Are you hopeful that as people learn more about "meat" they will change their meal plans?

This really needs to happen. Whether you see a vegan future or one with more ‘ethical’ animal farming, our diets will need to radically change. The Meat Paradox doesn’t propose a concrete dietary solution, but it might help illuminate the tensions involved in making the decision.

Ultimately, I hope the book will spark a conversation. I’d love to hear from readers what they think, even if they disagree.

References

In conversation with Rob Percival.

1) Rob Percival is Head of Policy at the Soil Association, Britain’s leading food and farming charitable organization. He has been shortlisted for the Guardian’s International Development Journalism Prize as well as the Thompson Reuters Food Sustainability Media Award.
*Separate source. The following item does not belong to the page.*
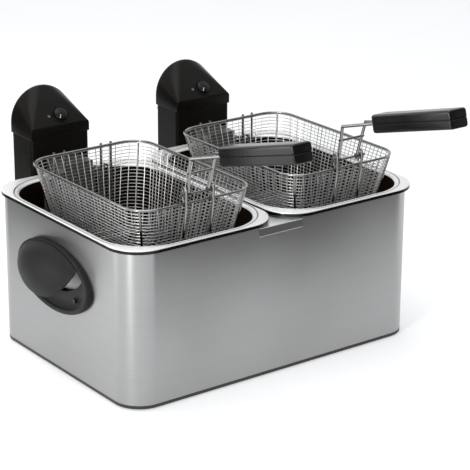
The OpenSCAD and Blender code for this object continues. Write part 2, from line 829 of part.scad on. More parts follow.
// The lamp's lens shows beside the dial
module lamp() {
    color("#3a3634")
    on_panel(lamp_x, dial_s, shell_t + 3) cylinder(d = lamp_d, h = shell_t + 3 + 0.8);
}

module reset_button() {
    color("#a01c18")
    translate([0, case_back_y - cover_t - 2.5, reset_z]) rotate([-90, 0, 0])
        cylinder(d = reset_d, h = cover_t + 2.5 + reset_out);
}

// The cutout sits behind the reset button and is held by the cover
module thermal_cutout() {
    color(BRASS)
    translate([0, case_back_y - cover_t - fit_gap, reset_z]) rotate([90, 0, 0])
        difference() {
            cylinder(d = 22, h = 18);
            translate([0, 0, -1]) cylinder(d = reset_d + 2 * pin_gap + 1, h = 7);
        }
}

module cord_gland() {
    color(BLACK)
    translate([0, case_back_y, gland_z]) rotate([-90, 0, 0])
        difference() {
            union() {
                cylinder(d = gland_d, h = 2.5);
                cylinder(d = gland_d - 4, h = gland_l);
                translate([0, 0, -cover_t - 4]) cylinder(d = gland_d - 6, h = cover_t + 5);
                translate([0, 0, -cover_t - 4]) cylinder(d = gland_d - 3, h = 4 - fit_gap);
            }
            translate([0, 0, -2 * gland_l]) cylinder(d = gland_bore, h = 5 * gland_l);
        }
}

module terminal_block() {
    color("#d8d4c8")
    difference() {
        translate([-22, case_back_y - cover_t - 16 - fit_gap, reset_z + 17]) cube([44, 16, 18]);
        for (x = [-14, 0, 14])
            translate([x, case_back_y - 12, reset_z + 30]) cylinder(d = 4, h = 12);
    }
}

// The switch that cuts the current while the head is off its bracket
module microswitch() {
    color(GREY)
    translate([-10, case_y + shell_t + fit_gap, bracket_z + tongue_h - 8]) cube([20, 6.5, 10]);
}

// ---- Heating element ------------------------------------------------------

module element() {
    x1 = riser_pitch / 2;
    x2 = loop_w / 2;
    x3 = loop_gap / 2;
    y_riser = guard_y + guard_t + element_d / 2 + 1;
    y_back = guard_y - 16;
    y_front = -tank_d / 2 + 40;
    y_mid = y_back - 34;
    color(GREY)
    bent_wire([
        [x1, case_y + 14, riser_z], [x1, y_riser, riser_z], [x1, y_riser, loop_z],
        [x1, y_back, loop_z], [x2, y_back, loop_z], [x2, y_front, loop_z],
        [x3, y_front, loop_z], [x3, y_mid, loop_z], [-x3, y_mid, loop_z],
        [-x3, y_front, loop_z], [-x2, y_front, loop_z], [-x2, y_back, loop_z],
        [-x1, y_back, loop_z], [-x1, y_riser, loop_z], [-x1, y_riser, riser_z],
        [-x1, case_y + 14, riser_z]
    ], element_d, element_d * 0.7);
}

// A bent steel guard stands in front of the risers, covers them over the
// tank's rim and guides the basket's rear hooks in its slots
module element_guard() {
    plate_low = loop_z + 20;
    leg_low = rim_top + seat_gap;
    run = case_y - fit_gap - guard_y;
    color(BRIGHT) {
        difference() {
            translate([-guard_w / 2, guard_y, plate_low]) cube([guard_w, guard_t, plate_top - plate_low]);
            for (x = [-1, 1], p = [-1, 1])
                translate([x * hook_x + p * hook_w / 2 - slot_w / 2, guard_y - 1, plate_top - slot_h])
                    cube([slot_w, guard_t + 2, slot_h + 1]);
        }
        translate([-channel_w / 2, guard_y, plate_top - 1])
            cube([channel_w, guard_t, channel_z - plate_top + 1]);
        translate([-channel_w / 2, guard_y, channel_z - guard_t]) cube([channel_w, run, guard_t]);
        for (x = [-channel_w / 2, channel_w / 2 - guard_t])
            translate([x, guard_y, leg_low]) cube([guard_t, run, channel_z - leg_low]);
    }
}

// The bulb stands behind the guard; its thin tube runs back into the head
module sensor_bulb() {
    y = guard_y + guard_t + bulb_d / 2 + fit_gap;
    color(BRASS) {
        translate([0, y, riser_z - 24 - bulb_l]) cylinder(d = bulb_d, h = bulb_l);
        bent_wire([[0, y, riser_z - 25], [0, y, riser_z], [0, case_y + 10, riser_z]], 2, 4);
    }
}

// ---- Baskets --------------------------------------------------------------

// The corner wires run down to a smaller bottom wire
module basket_frame() {
    color(BRIGHT)
    translate([0, basket_y, 0]) {
        w = basket_w - rim_wire;
        d = basket_d - rim_wire;
        r = basket_r - rim_wire / 2;
        w2 = w - 2 * basket_taper;
        d2 = d - 2 * basket_taper;
        low = basket_low + frame_wire / 2;
        translate([0, 0, rim_z]) ring_sweep(w, d, r) circle(d = rim_wire);
        translate([0, 0, low]) ring_sweep(w2, d2, r) circle(d = frame_wire);
        k = r * (1 - sqrt(0.5));
        for (x = [-1, 1], y = [-1, 1])
            wire([x * (w2 / 2 - k), y * (d2 / 2 - k), low], [x * (w / 2 - k), y * (d / 2 - k), rim_z], frame_wire);
    }
}

// The mesh is held as a thin tapered shell with its outside and inside true
module mesh_form(inset, low) {
    hull() {
        translate([0, 0, mesh_top - 0.5]) linear_extrude(0.5)
            rounded(mesh_w - 2 * inset, mesh_d - 2 * inset, mesh_r - inset, $fn = HULL_FN);
        translate([0, 0, low]) linear_extrude(0.5)
            rounded(mesh_w - 2 * basket_taper - 2 * inset, mesh_d - 2 * basket_taper - 2 * inset, mesh_r - inset, $fn = HULL_FN);
    }
}

module basket_mesh() {
    color(STEEL)
    translate([0, basket_y, 0])
    difference() {
        mesh_form(0, mesh_low);
        mesh_form(mesh_t, mesh_low + mesh_t);
        translate([0, 0, mesh_top - 0.5]) linear_extrude(2)
            rounded(mesh_w - 2 * mesh_t, mesh_d - 2 * mesh_t, mesh_r - mesh_t, $fn = HULL_FN);
    }
}

// Two narrow hooks, of two prongs each, hang on the basket's back and run in
// the guard's slots
module basket_hooks() {
    y0 = basket_back + rim_wire / 2 + fit_gap;
    y1 = guard_y + guard_t + 4;
    color(BRIGHT)
    for (x = [-1, 1], p = [-1, 1]) {
        px = x * hook_x + p * hook_w / 2;
        bent_wire([
            [px, y0, rim_z + 3], [px, y0, plate_top], [px, y1, plate_top], [px, y1, plate_top - 9]
        ], rim_wire, 2);
    }
}

// Two wires hooked over the rim carry the bar that the handle turns on
module handle_bracket() {
    top = rim_z + bracket_up - bracket_wire / 2;
    drift = basket_taper * (bracket_down - 6) / basket_h;
    knee = rim_z - 4;
    color(BRIGHT) {
        for (x = [-bracket_pitch / 2, bracket_pitch / 2]) {
            bent_wire([
                [x, outer_y, knee], [x, outer_y, top], [x, inner_y, top], [x, inner_y, rim_z + rim_wire]
            ], bracket_wire, 2.4);
            translate([x, outer_y, knee]) sphere(d = bracket_wire * 1.05);
            wire([x, outer_y, knee], [x, outer_y + drift, rim_z - bracket_down], bracket_wire);
            translate([x - lug_t / 2, outer_y, pivot_z - lug_h / 2]) cube([lug_t, inner_y - outer_y, lug_h]);
        }
        translate([-pivot_l / 2, pivot_y, pivot_z]) rotate([0, 90, 0]) cylinder(d = pivot_d, h = pivot_l);
    }
}

// The folding handle's wire: an eye on each foot, two legs, a cross wire and
// two arms that close in towards the grip
module handle_wire() {
    eye_d = pivot_d + 2 * pin_gap + 4;
    knee = [leg_x + knee_spread, pivot_y - knee_out, pivot_z + knee_up];
    entry = [grip_in, grip_start[1], grip_start[2]];
    cross_y = pivot_y - knee_out * cross_up / knee_up;
    color(BRIGHT)
    difference() {
        union() {
            for (s = [0, 1]) mirror([s, 0, 0]) {
                translate([leg_x - eye_w / 2, pivot_y, pivot_z]) rotate([0, 90, 0]) cylinder(d = eye_d, h = eye_w);
                foot = [leg_x, pivot_y, pivot_z + pivot_d / 2 + pin_gap];
                wire(foot, knee, handle_wire_d);
                translate(knee) sphere(d = handle_wire_d * 1.05);
                wire(knee, entry, handle_wire_d);
                translate(entry) sphere(d = handle_wire_d * 1.05);
                wire(entry, entry + grip_wire_l * [0, -cos(grip_tilt), sin(grip_tilt)], handle_wire_d);
            }
            translate([-leg_x - 5, cross_y, pivot_z + cross_up]) rotate([0, 90, 0]) cylinder(d = 3.2, h = 2 * leg_x + 10);
        }
        translate([-bracket_pitch, pivot_y, pivot_z]) rotate([0, 90, 0])
            cylinder(d = pivot_d + 2 * pin_gap, h = 2 * bracket_pitch);
    }
}

// The grip is a moulded bar with rounded long edges and two bores for the wire
module grip() {
    color(BLACK)
    translate(grip_start) rotate([90 - grip_tilt, 0, 0])
    difference() {
        linear_extrude(grip_l) rounded(grip_w, grip_h, grip_r);
        for (x = [-grip_in, grip_in])
            translate([x, 0, -1]) cylinder(d = handle_wire_d + 2 * fit_gap, h = grip_wire_l + 2 + fit_gap);
    }
}

housing();
base_tray();
feet();
base_screws();
centre_bridge();
mirror([1, 0, 0]) carry_handle();  // left_carry_handle
carry_handle();  // right_carry_handle
carry_screws();
mirror([1, 0, 0]) backing_plate();  // left_backing_plate
backing_plate();  // right_backing_plate
on_left() rear_bracket();  // left_rear_bracket
on_right() rear_bracket();  // right_rear_bracket
bracket_rivets();
on_left() tank();  // left_tank
on_right() tank();  // right_tank
on_left() head_case();  // left_head_case
on_right() head_case();  // right_head_case
on_left() head_cap();  // left_head_cap
on_right() head_cap();  // right_head_cap
on_left() rear_cover();  // left_rear_cover
on_right() rear_cover();  // right_rear_cover
on_left() head_screws();  // left_head_screws
on_right() head_screws();  // right_head_screws
on_left() dial();  // left_dial
on_right() dial();  // right_dial
on_left() thermostat_body();  // left_thermostat
on_right() thermostat_body();  // right_thermostat
on_left() lamp();  // left_lamp
on_right() lamp();  // right_lamp
on_left() reset_button();  // left_reset_button
on_right() reset_button();  // right_reset_button
on_left() thermal_cutout();  // left_cutout
on_right() thermal_cutout();  // right_cutout
on_left() cord_gland();  // left_cord_gland
on_right() cord_gland();  // right_cord_gland
on_left() terminal_block();  // left_terminal_block
on_right() terminal_block();  // right_terminal_block
on_left() microswitch();  // left_microswitch
on_right() microswitch();  // right_microswitch
on_left() element();  // left_element
on_right() element();  // right_element
on_left() element_guard();  // left_element_guard
on_right() element_guard();  // right_element_guard
on_left() sensor_bulb();  // left_sensor_bulb
on_right() sensor_bulb();  // right_sensor_bulb
on_left() basket_frame();  // left_basket_frame
on_right() basket_frame();  // right_basket_frame
on_left() basket_mesh();  // left_basket_mesh
on_right() basket_mesh();  // right_basket_mesh
on_left() basket_hooks();  // left_basket_hooks
on_right() basket_hooks();  // right_basket_hooks
on_left() handle_bracket();  // left_handle_bracket
on_right() handle_bracket();  // right_handle_bracket
on_left() handle_wire();  // left_handle_wire
on_right() handle_wire();  // right_handle_wire
on_left() grip();  // left_grip
on_right() grip();  // right_grip
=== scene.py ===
import math

import bmesh
import bpy
from mathutils import Matrix, Vector


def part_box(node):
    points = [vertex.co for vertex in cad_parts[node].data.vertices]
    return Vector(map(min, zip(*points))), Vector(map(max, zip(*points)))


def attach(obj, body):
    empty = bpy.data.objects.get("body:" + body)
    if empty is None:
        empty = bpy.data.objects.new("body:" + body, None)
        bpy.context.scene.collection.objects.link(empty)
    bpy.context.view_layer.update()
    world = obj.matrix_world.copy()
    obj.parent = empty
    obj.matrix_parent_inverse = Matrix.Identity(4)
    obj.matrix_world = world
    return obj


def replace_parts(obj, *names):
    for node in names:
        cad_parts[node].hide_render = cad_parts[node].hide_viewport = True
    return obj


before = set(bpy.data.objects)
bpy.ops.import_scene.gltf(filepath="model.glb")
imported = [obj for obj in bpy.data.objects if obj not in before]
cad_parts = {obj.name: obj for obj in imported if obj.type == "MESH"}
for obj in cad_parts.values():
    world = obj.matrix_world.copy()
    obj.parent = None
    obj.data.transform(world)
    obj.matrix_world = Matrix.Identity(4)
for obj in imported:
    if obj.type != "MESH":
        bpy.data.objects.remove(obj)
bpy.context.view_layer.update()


# ---- Camera -----------------------------------------------------------------
# The camera stands in front, a little to the left and above the baskets, with
# a long lens.
MM = 0.001
camera_place = Vector((-1311.07, -1810.08, 940.05)) * MM
camera_yaw = math.radians(-36.877)
camera_pitch = math.radians(19.792)
camera_roll = math.radians(0.366)
camera_data = bpy.data.cameras.new("camera")
camera_data.lens = 141.44
camera_data.sensor_width = 36
camera = bpy.data.objects.new("camera", camera_data)
bpy.context.collection.objects.link(camera)
camera.matrix_world = (
    Matrix.Translation(camera_place)
    @ Matrix.Rotation(camera_yaw, 4, "Z")
    @ Matrix.Rotation(math.pi / 2 - camera_pitch, 4, "X")
    @ Matrix.Rotation(camera_roll, 4, "Z")
)
bpy.context.scene.camera = camera


# ---- Studio -----------------------------------------------------------------
# A white room: a pale floor that keeps the shadow, a white world and four soft
# lamps, two on the left, one on the right and one above. Dark cards out of
# sight give the shiny surfaces something dark to mirror.
def new_material(name):
    material = bpy.data.materials.new(name)
    material.use_nodes = True
    tree = material.node_tree
    tree.nodes.clear()
    return material, tree, tree.nodes.new("ShaderNodeOutputMaterial")


def link_chain(tree, *steps):
    """Links (output, input) pairs."""
    for start, end in steps:
        tree.links.new(start, end)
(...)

2) In a report titled "Animals, Food, and Technology (AFT) Survey: 2020 Update" we learn, "a majority of people, 71.5%, reported feeling some discomfort with the animal farming industry, and 91.7% of people think animals have roughly the same capacity to experience pain as humans. 48.5% consider animal farming to be one of the most important social issues in the world today." More than 50% favor banning factory farming.

Bekoff, Marc. Will the Future of Food Be a World Without Meat?

_____. "Oh, I know animals suffer, but I love my steak": The self-serving resolution of the "meat paradox."

_____. Hooked on Meat: Evolution, Psychology, and Dissonance.

_____. The Effects of Food on Ecosystems and Biodiversity.

Gradidge, Sarah and Magdalena Zawisza. The meat paradox: how your brain wrestles with the ethics of eating animals. The Conversation, February 11, 2022.

The Meat Paradox. Spreaker.

Venus, Leigh. What Would Happen if the U.S. Banned Factory Farming? Sentient Media, February 14, 2022. (This is a very detailed report on factory farming and people's attitudes about it.)